Let’s look at the evidence about voter ID. Many claims against voter-ID are blatantly false, distracting from the real issues of promoting confidence at the ballot and preventing fraud. Instead of debating the merits of common-sense voter-ID and election regulations, some even label them — and anyone supporting them — as racist. 

Why are voter-ID laws common sense? 35 states have instituted identification laws, and virtually every person of voting age already has identification. Those who do not can easily get them: the recently passed Georgia law, for example, issues a free ID to anyone who doesn’t have one. Finally, states that have implemented ID requirements have seen turnout go up, not down.

An Associated Press poll found that 72% of respondents support a voter ID requirement.
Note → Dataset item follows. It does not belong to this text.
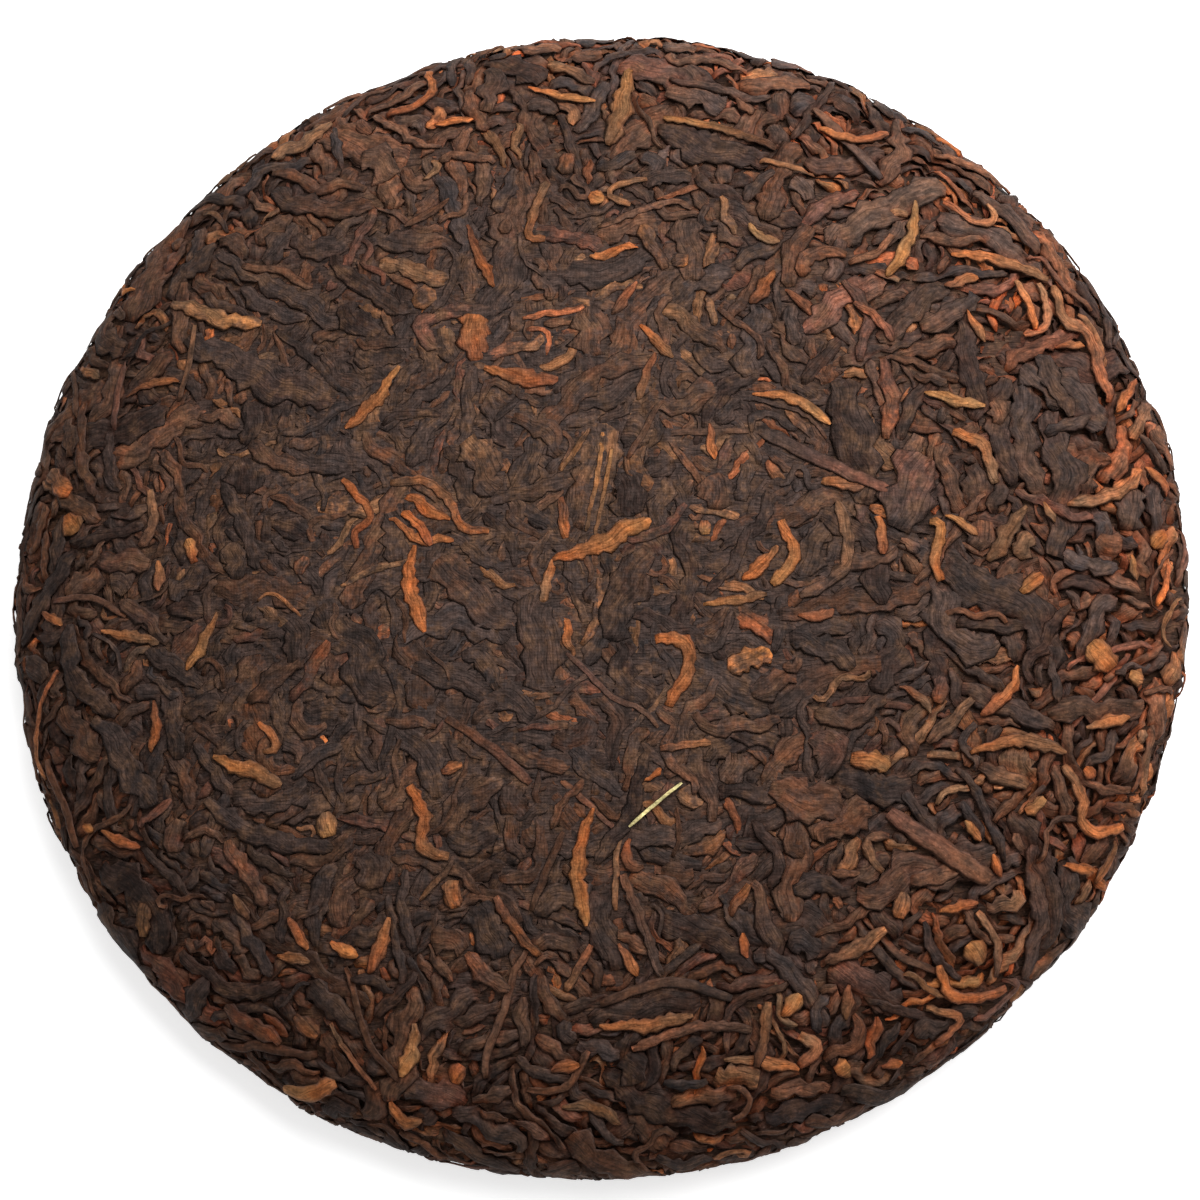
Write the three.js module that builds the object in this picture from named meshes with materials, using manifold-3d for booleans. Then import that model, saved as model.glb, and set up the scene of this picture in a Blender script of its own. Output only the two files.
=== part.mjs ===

Digging deeper, the HEPA (Honest Elections Project) poll found that many different types of voters support voter-ID as well: 77% of black voters, 78% of Hispanic voters, 67% of Democratic voters, 97% of Republican voters, and 82% of independent voters.

It never ceases to amaze me that people believe minority voters don’t have, and aren’t capable of obtaining, an ID. Especially since you need an ID to do routine things such as open a bank account, drive a car, rent a house, apply for Medicaid/unemployment benefits/food stamps, apply for a mortgage, or even adopt a pet. Most Americans have identification, and those who don’t can quickly and easily get one.

Voter-ID is the best election reform that states have adopted; hopefully all 50 will do so soon. A nationwide voter-ID requirement would be the simplest step to ensure the integrity of our elections for years to come, and voter-ID is a perfectly reasonable requirement that increases Americans’ confidence in their vote for change.